*DATASET EXCERPT*
»»

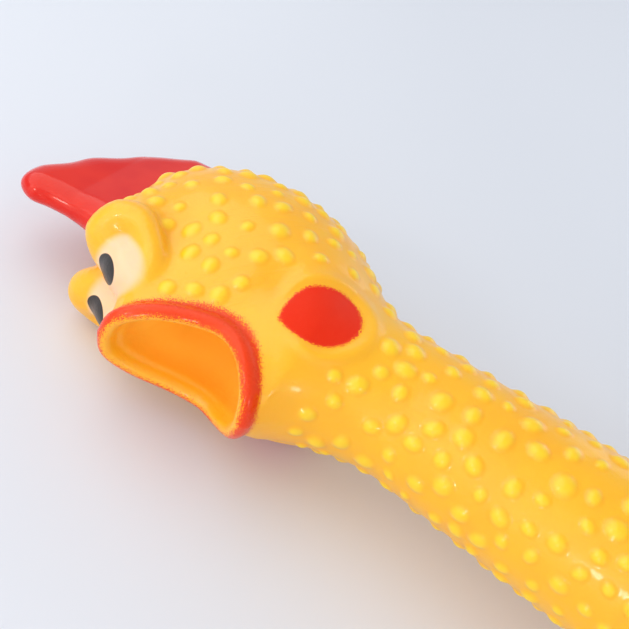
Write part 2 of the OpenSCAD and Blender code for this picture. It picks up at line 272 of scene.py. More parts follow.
def eye_axes(p):
    """Places measured from the middle of the left eye: along its look, sideways, up its face."""
    q = p - EYE
    up = np.array([-EYE_NORMAL[2], 0, EYE_NORMAL[0]])
    up -= EYE_NORMAL * (up @ EYE_NORMAL)
    up /= np.linalg.norm(up)
    across = np.cross(up, EYE_NORMAL)
    return np.stack([q @ EYE_NORMAL, q @ across, q @ up], axis=-1)


# heavy lid that wraps each eye, from the crease between the eyes over the top and down the outer side
BROW = [(23.0, 2.5, 73.0), (24.2, 6.5, 76.4), (23.2, 12.0, 78.2), (20.0, 17.0, 76.0), (19.3, 19.4, 70.0),
        (21.9, 18.0, 63.4), (25.6, 15.2, 58.8), (30.6, 10.2, 57.0)]
BROW_R = [2.2, 3.9, 5.6, 5.3, 4.2, 3.1, 2.2, 1.3]
RIGHT_BROW_EXTRA = 1.4
brow_path = curve(BROW, steps=4)
brow_r = np.interp(np.linspace(0, len(BROW) - 1, len(brow_path)), range(len(BROW)), BROW_R)

CHEEK = np.array([11.5, 20.9, 11.6])        # middle of the red patch on the side of the head
CHEEK_HALF = (12.3, 8.9)                    # along and across
CHEEK_LONG = np.array([0.763, -0.06, 0.643])      # towards its pointed end
CHEEK_OUT = np.array([0.42, 0.86, -0.29])
CHEEK_RIDGE = 0.9           # how high the ridge round it stands
CHEEK_RIDGE_OFF = 2.8       # how far outside its edge the ridge runs
CHEEK_RIDGE_HALF = 2.1
CHEEK_SWELL = 0.5           # how far the patch itself stands out
DENT_DEPTH = 1.4            # of the dip above the patch
DENT_FU = (12, 25)          # and its place
DENT_HALF = 6


def cheek_plane(p):
    """How far inside the cheek's red patch, the angle round it, and 1 on its side of the head."""
    q = p - CHEEK
    long = CHEEK_LONG / np.linalg.norm(CHEEK_LONG)
    out = CHEEK_OUT - long * (CHEEK_OUT @ long)
    out /= np.linalg.norm(out)
    across = np.cross(out, long)
    a, b = q @ long, q @ across
    x = a / CHEEK_HALF[0]
    y = b / (CHEEK_HALF[1] * np.clip(1.06 - 0.5 * np.maximum(x, 0) ** 2, 0.3, 2))
    side = np.clip(1 - (np.abs(q @ out) - 8) / 6, 0, 1)
    return (1 - np.hypot(x, y)) * CHEEK_HALF[1], np.arctan2(b, a), side


def neck_field(f, l, u):
    """Signed distance to the neck's side, without its ends."""
    return np.hypot(f, l) - (NECK_TOP_R - NECK_WIDENING * u)


def muzzle_field(outline, back):
    """Widens from the lips backwards, then closes again inside the skull."""
    flare = MUZZLE_FLARE * np.maximum(back, 0) - MUZZLE_CLOSING * np.maximum(back - MUZZLE_TURN, 0) ** 2
    return smooth_max(outline - 0.6 - flare, -back - 0.2, 3)


def cheek_relief(p, q):
    """How far the skin stands out at the cheek's red patch, and how far it dips above it."""
    inward, turn, side = cheek_plane(q)
    # the ridge is open towards the patch's point
    open_end = np.clip(1.3 - 1.5 * np.exp(-(turn / 0.8) ** 2), 0, 1)
    ridge = CHEEK_RIDGE * np.exp(-((inward + CHEEK_RIDGE_OFF) / CHEEK_RIDGE_HALF) ** 2) * open_end
    off_f, off_u = (p[..., 0] - DENT_FU[0]) / DENT_HALF, (q[..., 2] - DENT_FU[1]) / DENT_HALF
    dent = -DENT_DEPTH * np.exp(-off_f ** 2 - off_u ** 2) * np.clip((q[..., 1] - 12) / 6, 0, 1)
    return side * (ridge + CHEEK_SWELL * np.clip(inward / 6, 0, 1)), dent


def mouth_hollow(outline, back):
    """The open mouth, and the air in front of it."""
    hollow = smooth_max(outline + MOUTH_WALL + 0.10 * np.clip(back, 0, 60), back - MOUTH_DEPTH, 9)
    return np.where(back < -1, np.maximum(outline + 2.6, -back - 30), hollow)


def head_field(p):
    """Head and neck, without the bumps."""
    q = p.copy()
    q[..., 1] = np.abs(p[..., 1])
    f, l, u = q[..., 0], q[..., 1], q[..., 2]
    neck = smooth_max(neck_field(f, l, u), u - NECK_TOP_U, 18)
    d = smooth_min(ellipsoid(q, SKULL, SKULL_R), neck, NECK_BLEND)
    d = smooth_min(d, ellipsoid(q, THROAT, THROAT_R), THROAT_BLEND)
    d = smooth_min(d, ellipsoid(q, FOREHEAD, FOREHEAD_R), FOREHEAD_BLEND)

    # the muzzle grows out of the face to the lips, most softly below
    outline = rim_plane(l, u)
    back = rim_forward(u) - f
    softness = MUZZLE_BLEND + CHIN_BLEND_EXTRA * np.clip((30 - u) / 20, 0, 1)
    d = smooth_min(d, muzzle_field(outline, back), softness)
    # eyes stand on the muzzle and meet in a crease
    eye = ellipsoid(eye_axes(q), (0, 0, 0), EYE_R)
    d = smooth_min(d, smooth_max(eye, -l, 0.5), EYE_BLEND)
    # the right brow is a little the thicker
    right = np.clip(-p[..., 1] / 9, 0, 1)
    d = smooth_min(d, limb(q, brow_path, brow_r) - RIGHT_BROW_EXTRA * right, BROW_BLEND)
    raised, dent = cheek_relief(p, q)
    d = d - raised - dent
    d = smooth_min(d, mouth_rim_field(q), LIP_BLEND)
    d = smooth_max(d, -mouth_hollow(outline, back), MOUTH_BLEND)
    # the mouth leads down to the whistle
    low_u, high_u = WHISTLE_HOLE_U
    hole = np.maximum(np.hypot(f, l) - WHISTLE_HOLE_R, np.maximum(low_u - u, u - high_u))
    return smooth_max(d, -hole, 2.0)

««

*WHAT IS BEING ASKED*
Return exactly the leading lines of the listing, stopping after the line in which "return np.stack([q @" occurs.

*FINAL RESULT*
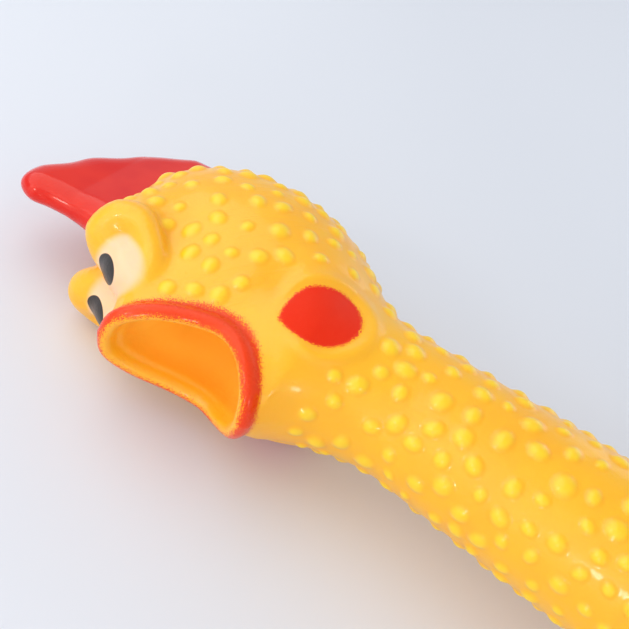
Write part 2 of the OpenSCAD and Blender code for this picture. It picks up at line 272 of scene.py. More parts follow.
def eye_axes(p):
    """Places measured from the middle of the left eye: along its look, sideways, up its face."""
    q = p - EYE
    up = np.array([-EYE_NORMAL[2], 0, EYE_NORMAL[0]])
    up -= EYE_NORMAL * (up @ EYE_NORMAL)
    up /= np.linalg.norm(up)
    across = np.cross(up, EYE_NORMAL)
    return np.stack([q @ EYE_NORMAL, q @ across, q @ up], axis=-1)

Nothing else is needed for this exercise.